Data sources that improve confidence

You should never rely on a single indicator for pore pressure. High confidence comes from converging evidence:

  • RFT and MDT pressure points from wireline tools
  • Leak off test and formation integrity test data
  • Mud log trends and background gas evolution
  • Sonic and resistivity based pore pressure transforms
  • Offset well kick and loss events

Every data source has bias. Wireline points can be sparse. Sonic transforms depend on compaction trends. Mud logs are noisy. Good engineers combine them, assign confidence levels, and keep assumptions visible in planning documentation.

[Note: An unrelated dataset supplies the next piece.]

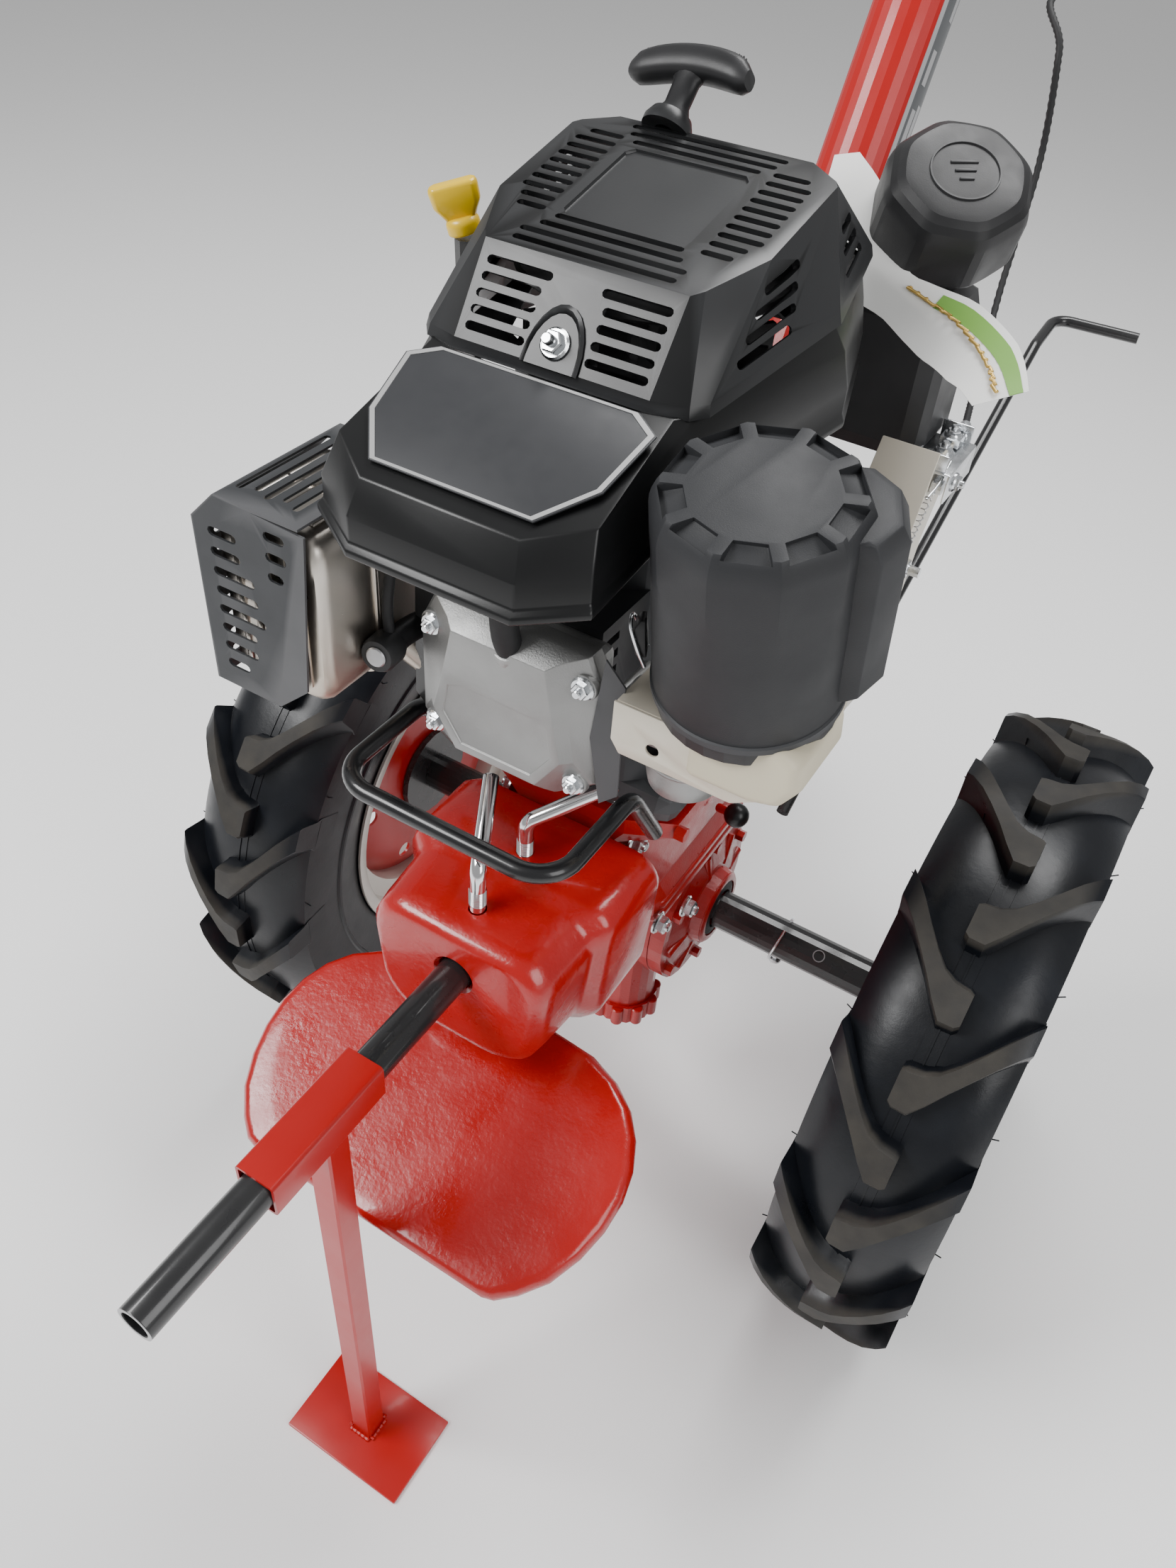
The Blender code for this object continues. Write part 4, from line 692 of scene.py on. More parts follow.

Common mistakes and how to avoid them

  • Using measured depth: always compute hydrostatic pressure with TVD.
  • Mixing unit systems: do not combine kPa/m with feet without conversion.
  • Ignoring temperature and salinity effects: density shifts can change pressure materially over large intervals.
  • Single point interpretation: trend analysis is more reliable than one depth sample.
  • No uncertainty band: report best estimate, low case, and high case.

Regulatory and technical references

For technical depth and compliance context, review guidance from recognized sources:

These sources help anchor engineering calculations in accepted physical principles, operational standards, and academic instruction.

Practical conclusion

The formation pressure calculation formula is simple, but its impact is massive. It influences well integrity, drilling efficiency, non productive time, and safety outcomes. If you keep depth references consistent, choose the right equation for your data, and enforce strict unit handling, your pressure estimates will be dependable. Use the calculator above as a fast engineering tool, then validate with offset data and real time indicators to support safer and more economical well delivery.

Engineering reminder: always integrate pore pressure calculations with fracture gradient, ECD modeling, and current well control procedures before making operational decisions.